Filmed in Exmoor National Park (rather than in Dorset), the location does make the setting seem more rugged and wild, the music is very emotional and romantic, the cinematography very lush and pretty, Zeta-Jones is costumed more colorfully than the other women, no doubt to make to make her more distinctive (but her beauty does that alone). Very good supporting cast also. And I have to say, I cannot picture anyone else but Catherine and Clive in the roles, even when I read the novel. It's worth seeing for them and the landscape alone!
on February 8, 2014
Saw this movie when I was young, and Catherine Zeta-Jones was an unknown. I never forgot it. I liked it, though my kids hated it and thought it was stupid. With their modern sensibilities, they thought she was a manipulative jerk. If you like Thomas Hardy, you'll like this.
on August 9, 2015
I received the items as agreed, but I got them a day later than promised (which was 8/6). I have not had the opportunity to view this video yet, but will probably do so soon. Many, many years ago, I was a Thomas Hardy fan (the author of this story), and have always wanted to see a movie based on this particular novel, (I have seen a movie version of at least one other Hardy novel.) If I like this one, I am sure I"ll order more films based on this author's stories.
on August 29, 2011
Without losing the "flavor" of the very good book by Thomas Hardy, the movie is excellent.
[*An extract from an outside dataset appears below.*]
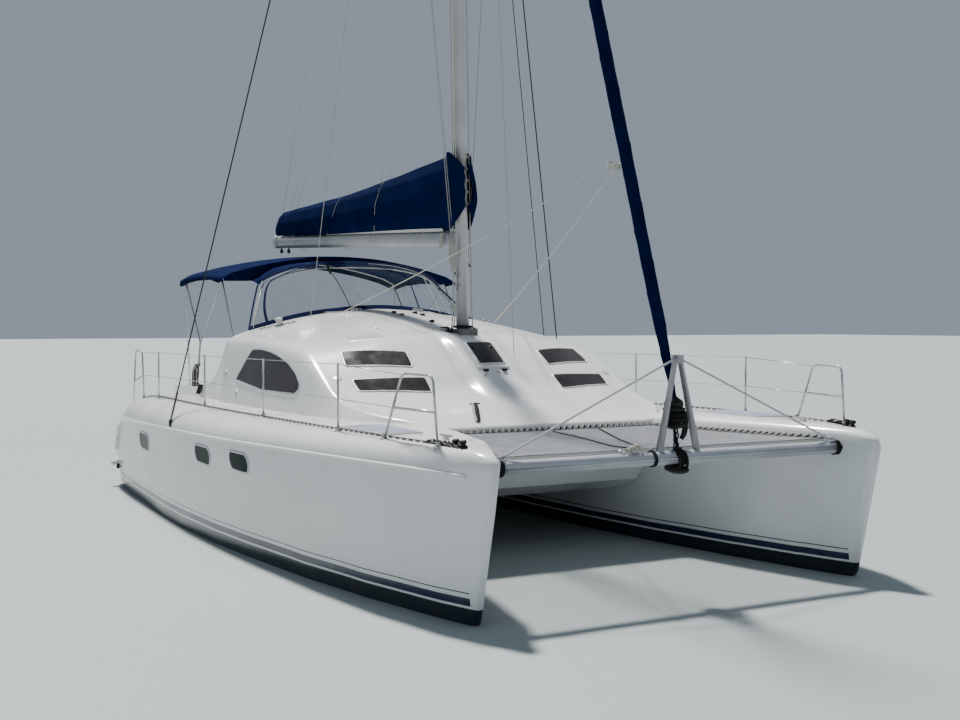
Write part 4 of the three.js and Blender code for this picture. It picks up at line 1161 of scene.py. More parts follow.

Of course, Hardy wrote in descriptive detail about surroundings and inward thoughts - which could not well be portrayed in a movie, but Catherine Zeta-Jones was perfect for the lonely beautiful woman who hated the heaths, while the "native" who returned, loved them. It was beautifully done, and one I'm glad to say I will watch over again from time to time. Purchased from Amazon, which pleases me with excellent service.